A Hybrid Valley Filling and NSGA-III Metaheuristic for Day-Ahead City-Scale Electric Vehicle Charging Scheduling

Electric vehicle (EV) fleets are expanding rapidly and will place substantial demand on distribution grids. Day-ahead scheduling of city-scale EV charging constitutes a constrained multi-objective optimization problem that must balance peak load, load variation, and valley utilization simultaneously. This paper proposes a structured warm-start strategy that embeds a load-conservation valley-filling (LCVF) heuristic into the NSGA-III metaheuristic, seeding the entire initial population with grid-compliant, valley-filling schedules before the first generation runs.

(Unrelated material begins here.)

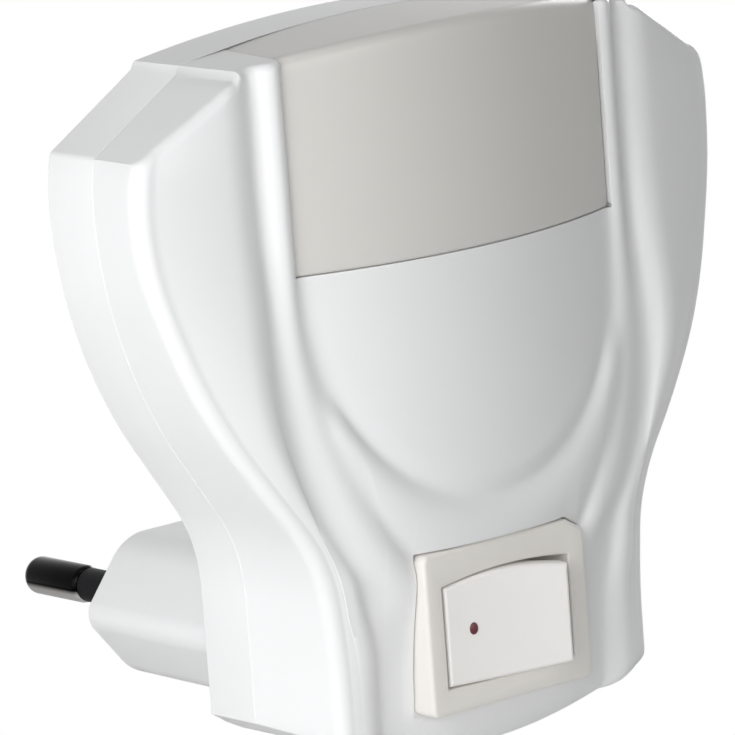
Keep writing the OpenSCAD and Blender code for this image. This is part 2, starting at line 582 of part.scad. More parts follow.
retainer_hole_d = retainer_screw_d + 0.7;
module pin_retainer() {
    color("gainsboro") difference() {
        plate_y(plug_outline(plug_wall + seat_gap), retainer_front_y, retainer_back_y);
        for (s = [-1, 1]) bar_y(tail_d + 2 * seat_gap, 0, retainer_back_y - 1, s * pin_pitch / 2);
        bar_y(retainer_hole_d, 0, retainer_back_y - 1, fn = small_fn);
    }
}
// A pan-head screw from y = head_y, with its shank towards +Y
module screw(shank_d, head_d, head_h, length, head_y, x, z) {
    color("silver") {
        bar_y(shank_d, head_y, head_y + length, x, z, small_fn);
        difference() {
            bar_y(head_d, head_y - head_h, head_y, x, z);
            for (a = [0, 90]) translate([x, head_y - head_h, z]) rotate([0, a, 0])
                cube([head_d * 0.6, head_h, head_d * 0.14], center = true);
        }
    }
}
module retainer_screw() { screw(retainer_screw_d, 4.2, 1.5, retainer_screw_l, retainer_back_y, 0, 0); }

// ---- Rocker switch ----
frame_y = parting_y - frame_d;
flange_back_y = parting_y - seat_d;
body_back_y = flange_back_y + body_l;
floor_t = 1.2;
floor_front_y = body_back_y - floor_t;
pivot_y = frame_y + pivot_depth;
// Outline of the opening or the rocker, arched on its long sides
long_steps = 8;
low_arch = 0.2;
function arched(half_w, half_h, rise) = concat(
    [for (i = [0:long_steps]) let (t = 2 * i / long_steps - 1)
        [half_w * t, rocker_z + half_h + rise * (1 - t * t)]],
    [for (i = [long_steps:-1:0]) let (t = 2 * i / long_steps - 1)
        [half_w * t, rocker_z - half_h - low_arch * rise * (1 - t * t)]]);
open_half_w = rocker_half_w * cos(rocker_tilt) + (pivot_depth + rocker_proud) * sin(rocker_tilt)
    + rocker_side_gap;
blade_x = [0, blade_pitch];
frame_corner = [2.1, 1.25];
snap_l = 4;
snap_h = 0.5;
snap_gap = 0.3;
module switch_frame() {
    fx = frame_w / 2;
    fz = frame_h / 2;
    color("linen") difference() {
        union() {
            // One corner of the flange is cut off
            translate([0, 0, frame_z]) plate_y([[-fx, -fz], [fx, -fz], [fx, fz - frame_corner[1]],
                [fx - frame_corner[0], fz], [-fx, fz]], frame_y, flange_back_y);
            block_y(body_w, body_h, flange_back_y - tiny, body_back_y, z = frame_z);
            // Snap wings that hold the switch behind the cover
            for (s = [-1, 1]) block_y(snap_h, snap_l, flange_back_y + wall + snap_l,
                flange_back_y + wall + snap_gap, s * (body_w + snap_h) / 2, frame_z);
        }
        plate_y(arched(open_half_w, open_half_h, open_arch), frame_y - 1, floor_front_y);
        translate([0, pivot_y, frame_z])
            cylinder(d = stud_d + 2 * running_gap, h = body_h + 2, center = true, $fn = round_fn);
        for (x = blade_x) block_y(blade_t + seat_gap, blade_w + seat_gap, floor_front_y - 1, body_back_y + 1,
            x, rocker_z);
    }
}

rocker_gap = 0.25;
rocker_skirt = 1.2;
hub_d = 4.4;
tube_d = 3.6;
tube_l = 4.2;
plunger_d = 2;
stud_gap = 0.3;
bevel = 0.6;
face_y = frame_y - rocker_proud;
rocker_r = (rocker_half_w ^ 2 + rocker_hollow ^ 2) / (2 * rocker_hollow);
face_steps = 12;
hub_y = pivot_y + hub_d / 2 - 0.4;
// Profile of the rocker in X and Y, level
function rocker_profile() = let (w = rocker_half_w, s = rocker_skirt) concat(
    [for (i = [0:face_steps]) let (x = (w - bevel) * (2 * i / face_steps - 1))
        [x, face_y + rocker_hollow - (rocker_r - sqrt(rocker_r ^ 2 - x * x))]],
    [[w, face_y + bevel], [w, face_y + bevel + s], [hub_d / 2 + 1.5, pivot_y], [hub_d / 2, hub_y],
        [-hub_d / 2, hub_y], [-hub_d / 2 - 1.5, pivot_y], [-w, face_y + bevel + s], [-w, face_y + bevel]]);
module tilted(angle, y) { translate([0, y, 0]) rotate([0, 0, angle]) translate([0, -y, 0]) children(); }
module rocker() {
    h = 2 * (open_half_h + open_arch);
    color("white") tilted(-rocker_tilt, pivot_y) difference() {
        union() {
            intersection() {
                translate([0, 0, rocker_z - h / 2]) linear_extrude(h) polygon(rocker_profile());
                plate_y(arched(rocker_half_w + 0.1, open_half_h - rocker_gap, open_arch),
                    face_y - 2, pivot_y + hub_d);
            }
            translate([0, pivot_y, frame_z])
                cylinder(d = stud_d, h = body_h - 2 * stud_gap, center = true, $fn = round_fn);
            bar_y(tube_d, pivot_y, pivot_y + tube_l, z = rocker_z);
        }
        bar_y(plunger_d + 2 * running_gap, spring_y0, pivot_y + tube_l + 1, z = rocker_z);
    }
}
plunger_l = 4;
// The contact arm rests 0.15 mm over its terminals when tipped, and the plunger as far over the arm
contact_gap = 0.15;
head_h = 0.9;
arm_t = 0.6;
arm_h = 4;
arm_end_y = floor_front_y - head_h - contact_gap;
arm_back_y = arm_end_y - arm_half_l * sin(arm_tilt);
arm_front_y = arm_back_y - arm_t;
plunger_tip_y = arm_front_y - contact_gap;
module plunger() {
    color("tan") tilted(-rocker_tilt, pivot_y) {
        bar_y(plunger_d, spring_y1, plunger_tip_y - plunger_d / 2, z = rocker_z);
        translate([0, plunger_tip_y - plunger_d / 2, rocker_z]) sphere(d = plunger_d, $fn = 32);
    }
}
spring_wire = 0.25;
spring_turns = 6;
spring_steps = 12;
spring_y0 = pivot_y - 1;
spring_y1 = plunger_tip_y - plunger_d / 2 - plunger_l;
module plunger_spring() {
    r = plunger_d / 2 - spring_wire;
    n = spring_turns * spring_steps;
    y0 = spring_y0 + spring_wire / 2 + tiny;
    y1 = spring_y1 - spring_wire / 2 - tiny;
    tilted(-rocker_tilt, pivot_y) wire([for (i = [0:n]) let (a = 360 * i / spring_steps)
        [r * cos(a), mix(y0, y1, i / n), rocker_z + r * sin(a)]], spring_wire, 6, "silver");
}
module contact_arm() {
    color("peru") tilted(arm_tilt, arm_back_y)
        block_y(2 * arm_half_l, arm_h, arm_front_y, arm_back_y, z = rocker_z);
}
// A blade through the switch's floor with a wider head inside
module terminal(x, head_y) {
    color("gold") {
        block_y(blade_t, blade_w, head_y, blade_end_y, x, rocker_z);
        block_y(2 * blade_t, blade_w + 1.6, floor_front_y - shoulder_t, floor_front_y, x, rocker_z);
    }
}
shoulder_t = 0.6;
blade_l = 7.5;
blade_end_y = body_back_y + blade_l;
module common_terminal() { terminal(blade_x[0], arm_back_y + contact_gap); }
module load_terminal() { terminal(blade_x[1], arm_end_y + contact_gap); }
receptacle_w = 2.4;
receptacle_h = 6.2;
receptacle_l = 6.5;
crimp_l = 2.5;
receptacle_y0 = body_back_y + 0.5;
receptacle_y1 = receptacle_y0 + receptacle_l;
module receptacles() {
    color("goldenrod") for (x = blade_x) difference() {
        union() {
            block_y(receptacle_w, receptacle_h, receptacle_y0, receptacle_y1, x, rocker_z);
            bar_y(lead_d + 0.8, receptacle_y1, receptacle_y1 + crimp_l, x, rocker_z, small_fn);
        }
        block_y(blade_t + seat_gap, blade_w + seat_gap, receptacle_y0 - 1, receptacle_y1 + 0.9, x, rocker_z);
    }
}

// ---- Circuit board and its components ----
module circuit_board() {
    color("darkgreen") difference() {
        block_y(board_w, board_h, board_back_y, board_front_y, z = board_low_z + board_h / 2);
        for (s = [-1, 1]) {
            bar_y(board_screw_d + 0.7, board_back_y + 1, board_front_y - 1, s * post_x, post_low_z, small_fn);
            bar_y(peg_d + 2 * seat_gap, board_back_y + 1, board_front_y - 1, s * post_x, post_high_z,
                small_fn);
        }
    }
}
module board_screws() {
    for (s = [-1, 1]) screw(board_screw_d, 4, 1.3, board_screw_l, board_front_y, s * post_x, post_low_z);
}
led_z = board_top_z - 9;
led_flange_t = 1;
led_flange_w = 0.4;
led_body_l = 6;
module leds() {
    color("lightyellow") for (i = [-1.5:1.5]) translate([i * led_pitch, board_front_y, led_z])
        rotate([90, 0, 0]) rotate_extrude($fn = 32) polygon(concat(
            [[0, 0], [led_d / 2 + led_flange_w, 0], [led_d / 2 + led_flange_w, led_flange_t],
                [led_d / 2, led_flange_t]],
            [for (a = [0:15:90]) [led_d / 2 * cos(a), led_body_l + led_d / 2 * sin(a)]]));
}
// Places on the board are [x, distance below the row of diodes]
chip_w = 4.8;
chip_h = 6.4;
chip_t = 2.6;
chip_place = [5.8, 10.2];
foot_w = 1.2;
foot_h = 0.8;
foot_t = 0.4;
module rectifier() {
    z = led_z - chip_place[1];
    color("#222222") {
        block_y(chip_w, chip_h, board_front_y, board_front_y - chip_t, chip_place[0], z);
        for (s = [-1, 1], t = [-1, 1]) block_y(foot_w, foot_h, board_front_y, board_front_y - foot_t,
            chip_place[0] + s * (chip_w + foot_w) / 2, z + t * (chip_h / 2 - 1.2));
    }
}
cap_d = 6.3;
cap_l = 10;
cap_place = [0.6, 17.2];
module smoothing_capacitor() {
    color("midnightblue") translate([cap_place[0], board_front_y - cap_d / 2, led_z - cap_place[1]])
        rotate([0, 90, 0])
        rotate_extrude($fn = round_fn) polygon([[0, 0], [cap_d / 2 - 0.4, 0], [cap_d / 2, 0.4],
            [cap_d / 2, 1.6], [cap_d / 2 - 0.3, 2], [cap_d / 2, 2.4], [cap_d / 2, cap_l - 0.3],
            [cap_d / 2 - 0.3, cap_l], [0, cap_l]]);
}
film_w = 10;
film_h = 7;
film_t = 9;
film_place = [-5.7, 15.5];
module dropper_capacitor() {
    color("goldenrod") block_y(film_w, film_h, board_front_y, board_front_y - film_t, film_place[0],
        led_z - film_place[1]);
}
// Three resistors lie flat on the board, each on two bent wires
resistor_d = 2.3;
resistor_l = 6.3;
resistor_wire = 0.6;
resistor_reach = 1.2;
resistor_places = [[-6, 5], [-6, 9], [6, 5]];
module resistors() {
    for (p = resistor_places) translate([p[0], board_front_y, led_z - p[1]]) {
        color("burlywood") translate([0, -resistor_d / 2, 0]) rotate([0, 90, 0])
            cylinder(d = resistor_d, h = resistor_l, center = true, $fn = small_fn);
        color("silver") for (s = [-1, 1]) {
            translate([s * (resistor_l + resistor_reach) / 2, -resistor_d / 2, 0]) rotate([0, 90, 0])
                cylinder(d = resistor_wire, h = resistor_reach + 0.2, center = true, $fn = small_fn);
            bar_y(resistor_wire, 0, -resistor_d / 2, s * (resistor_l / 2 + resistor_reach), 0, small_fn);
        }
    }
}

// ---- Inner leads: a tube swept along a smooth line through hand-set points ----
lead_sides = 8;
lead_fill = 3;
function spline(p, i, t) = let (a = p[max(i - 1, 0)], b = p[i], c = p[i + 1], d = p[min(i + 2, len(p) - 1)])
    0.5 * (2 * b + (c - a) * t + (2 * a - 5 * b + 4 * c - d) * t ^ 2 + (3 * b - a - 3 * c + d) * t ^ 3);
// The first and last stretches are straight, so that a lead leaves its terminal squarely
function route(p) = let (n = len(p) - 1) concat(
    [for (i = [0:n - 1]) for (s = [0:lead_fill - 1]) let (t = s / lead_fill)
        i == 0 || i == n - 1 ? mix(p[i], p[i + 1], t) : spline(p, i, t)], [p[n]]);
module lead(points, colour) { wire(route(points), lead_d, lead_sides, colour); }
crimp_end_y = receptacle_y1 + crimp_l;
lead_lay_y = board_back_y + lead_d / 2 + 0.05;
pin_x = pin_pitch / 2;
module live_lead() {
    y = crimp_end_y;
    lead([[-pin_x, tail_end_y, 0], [-pin_x, tail_end_y - 1.5, 0], [-8, y + 6.5, 0.5], [-4.8, y + 5.1, 1.2],
        [-1.6, y + 4.1, 1.6], [0, y + 1.2, rocker_z], [0, y, rocker_z]], "saddlebrown");
}
module switched_lead() {
    x = blade_x[1];
    y = crimp_end_y;
    lead([[x, y, rocker_z], [x, y + 1.5, rocker_z], [8.4, y + 4.5, 2.2], [10.8, y + 4.1, 2.6],
        [11.4, y + 1, 2.6], [11.4, rear_y + 0.4, 2.5], [11.6, wall_inner_y - 0.9, 3.2],
        [12.2, lead_lay_y, 7], [12, lead_lay_y, 11], [9, lead_lay_y, 15], [5.5, lead_lay_y, 20],
        [5, lead_lay_y, 25]], "black");
}
module neutral_lead() {
    y = tail_end_y;
    lead([[pin_x, y, 0], [pin_x, y - 1.5, 0], [10.4, y - 4.5, -1], [11, y - 8, -1.8],
        [11.2, rear_y + 1.4, -1.6], [11.6, wall_inner_y - 1, -0.8], [14.2, lead_lay_y, 3],
        [16, lead_lay_y, 8], [14.6, lead_lay_y, 14], [9.5, lead_lay_y, 18.5], [8.5, lead_lay_y, 24.5]],
        "steelblue");
}

back_housing();
front_cover();
lens();
live_pin();
neutral_pin();
live_sleeve();
neutral_sleeve();
pin_retainer();
retainer_screw();
switch_frame();
rocker();
plunger();
plunger_spring();
contact_arm();
common_terminal();
load_terminal();
receptacles();
circuit_board();
board_screws();
leds();
rectifier();
smoothing_capacitor();
dropper_capacitor();
resistors();
live_lead();
switched_lead();
neutral_lead();
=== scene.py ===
# A plug-in night light: a flat white body on a two-pin plug, with a milky lens that wraps over
# the top and a rocker switch below it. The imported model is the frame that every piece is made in.
# Meshes are modelled in millimetres and made metres as each piece is finished.
import math

import bmesh
import bpy
from mathutils import Matrix, Vector


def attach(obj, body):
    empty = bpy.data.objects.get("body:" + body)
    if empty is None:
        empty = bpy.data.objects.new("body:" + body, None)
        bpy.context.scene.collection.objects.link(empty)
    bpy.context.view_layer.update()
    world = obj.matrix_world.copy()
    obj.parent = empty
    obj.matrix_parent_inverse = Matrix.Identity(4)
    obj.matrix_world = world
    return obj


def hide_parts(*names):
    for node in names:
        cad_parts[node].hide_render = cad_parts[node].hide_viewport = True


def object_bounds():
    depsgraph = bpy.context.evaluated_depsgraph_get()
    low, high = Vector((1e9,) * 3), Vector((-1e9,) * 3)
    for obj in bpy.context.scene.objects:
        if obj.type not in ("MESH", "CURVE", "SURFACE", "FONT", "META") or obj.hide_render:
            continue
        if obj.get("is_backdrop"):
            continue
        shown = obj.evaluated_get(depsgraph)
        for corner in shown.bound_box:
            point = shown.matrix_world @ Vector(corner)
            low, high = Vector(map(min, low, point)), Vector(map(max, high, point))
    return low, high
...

This search-space shaping approach restricts the evolutionary search to a feasible subspace defined by LCVF, enabling convergence that random initialization cannot achieve within the same computational budget. On four seasonal city-level instances derived from real electricity consumption data from Campo Grande, MS, Brazil ($N=50,336$ vehicles), VF–NSGA-III reduces peak load by $0.54$–$2.52\%$ (mean $1.31\%$) relative to standalone LCVF while requiring only $\approx 1.5\%$ of its runtime. The warm-start provides a structural advantage that population scaling alone cannot overcome: LCVF-initialized NSGA-III with $N_{\mathrm{pop}}=10$ achieves a hypervolume $35\%$ above the randomly initialized variant with $N_{\mathrm{pop}}=100$. A 32-day generalization study (June 2022–May 2023) confirms a mean peak-load reduction of $4.91\%$ over standalone LCVF and $4.93\%$ over randomly initialized NSGA-III across all seasons, demonstrating consistent performance over a full annual demand cycle.